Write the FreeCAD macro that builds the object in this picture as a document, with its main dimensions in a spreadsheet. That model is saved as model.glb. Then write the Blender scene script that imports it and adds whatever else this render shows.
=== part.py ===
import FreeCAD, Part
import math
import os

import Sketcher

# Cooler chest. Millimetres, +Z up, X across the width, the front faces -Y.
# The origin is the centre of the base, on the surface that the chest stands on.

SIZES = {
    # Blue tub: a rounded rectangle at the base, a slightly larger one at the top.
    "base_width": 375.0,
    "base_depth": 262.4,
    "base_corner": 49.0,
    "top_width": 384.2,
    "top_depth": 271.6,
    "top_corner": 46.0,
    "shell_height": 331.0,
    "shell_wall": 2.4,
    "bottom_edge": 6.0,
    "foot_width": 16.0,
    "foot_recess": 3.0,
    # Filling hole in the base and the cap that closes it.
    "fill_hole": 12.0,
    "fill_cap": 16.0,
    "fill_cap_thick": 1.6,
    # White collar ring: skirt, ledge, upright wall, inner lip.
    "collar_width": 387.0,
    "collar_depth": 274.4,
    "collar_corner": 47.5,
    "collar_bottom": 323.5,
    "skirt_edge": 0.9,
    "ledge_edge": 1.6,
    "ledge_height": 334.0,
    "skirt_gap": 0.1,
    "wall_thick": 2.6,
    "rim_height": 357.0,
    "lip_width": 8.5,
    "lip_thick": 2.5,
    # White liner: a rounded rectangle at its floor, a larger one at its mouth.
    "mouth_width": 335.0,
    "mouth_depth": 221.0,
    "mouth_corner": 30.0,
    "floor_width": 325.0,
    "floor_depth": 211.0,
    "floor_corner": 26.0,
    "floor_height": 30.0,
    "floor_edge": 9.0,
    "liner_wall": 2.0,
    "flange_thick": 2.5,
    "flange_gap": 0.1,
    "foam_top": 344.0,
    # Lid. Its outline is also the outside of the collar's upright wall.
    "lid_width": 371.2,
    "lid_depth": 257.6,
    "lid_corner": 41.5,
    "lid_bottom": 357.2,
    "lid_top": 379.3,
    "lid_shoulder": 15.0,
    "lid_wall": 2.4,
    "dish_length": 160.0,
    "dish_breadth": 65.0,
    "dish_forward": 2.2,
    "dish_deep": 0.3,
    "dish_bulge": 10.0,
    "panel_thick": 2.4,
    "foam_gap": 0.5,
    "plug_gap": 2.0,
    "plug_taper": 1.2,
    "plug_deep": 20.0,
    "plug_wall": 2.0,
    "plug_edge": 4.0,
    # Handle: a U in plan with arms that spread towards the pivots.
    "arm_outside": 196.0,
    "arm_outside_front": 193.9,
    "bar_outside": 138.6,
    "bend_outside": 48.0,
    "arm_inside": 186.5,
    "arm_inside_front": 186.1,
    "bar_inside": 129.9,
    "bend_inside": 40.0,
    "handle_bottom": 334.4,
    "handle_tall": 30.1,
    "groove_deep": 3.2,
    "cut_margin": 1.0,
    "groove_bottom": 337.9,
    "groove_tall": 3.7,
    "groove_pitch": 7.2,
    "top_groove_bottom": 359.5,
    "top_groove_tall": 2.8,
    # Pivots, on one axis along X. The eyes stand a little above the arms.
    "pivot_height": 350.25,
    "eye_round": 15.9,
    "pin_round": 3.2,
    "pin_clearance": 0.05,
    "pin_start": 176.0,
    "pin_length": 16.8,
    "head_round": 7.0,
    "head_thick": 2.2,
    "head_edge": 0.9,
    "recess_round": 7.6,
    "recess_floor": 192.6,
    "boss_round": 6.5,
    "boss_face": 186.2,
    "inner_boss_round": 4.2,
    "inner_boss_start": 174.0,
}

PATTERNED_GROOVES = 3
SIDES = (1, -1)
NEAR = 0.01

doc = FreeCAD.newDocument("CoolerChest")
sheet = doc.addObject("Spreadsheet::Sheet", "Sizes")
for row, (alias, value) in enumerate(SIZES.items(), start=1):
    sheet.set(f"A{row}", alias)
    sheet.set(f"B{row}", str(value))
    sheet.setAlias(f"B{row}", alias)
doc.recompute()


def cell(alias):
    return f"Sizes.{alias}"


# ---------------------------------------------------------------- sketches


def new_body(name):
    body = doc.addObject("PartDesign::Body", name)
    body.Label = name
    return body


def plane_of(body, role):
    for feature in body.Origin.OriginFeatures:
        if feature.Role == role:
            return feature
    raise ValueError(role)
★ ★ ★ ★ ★
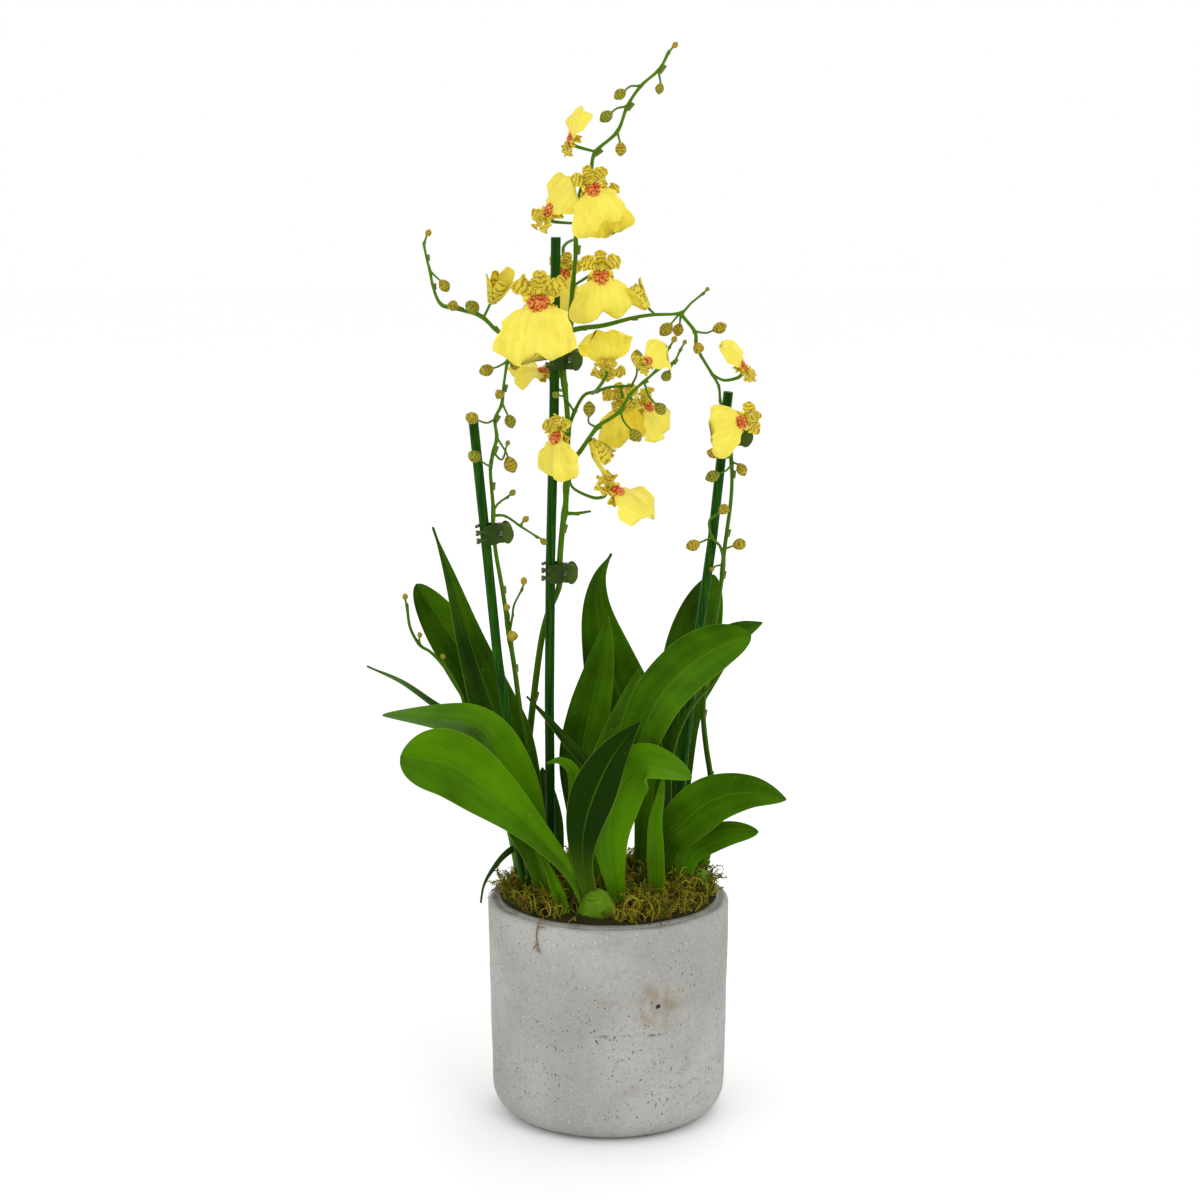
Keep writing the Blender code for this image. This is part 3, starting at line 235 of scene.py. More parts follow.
★ ★ ★ ★ ★
Find every line with "that" in the listing and state how many there are, nothing else.

Output of the task:
4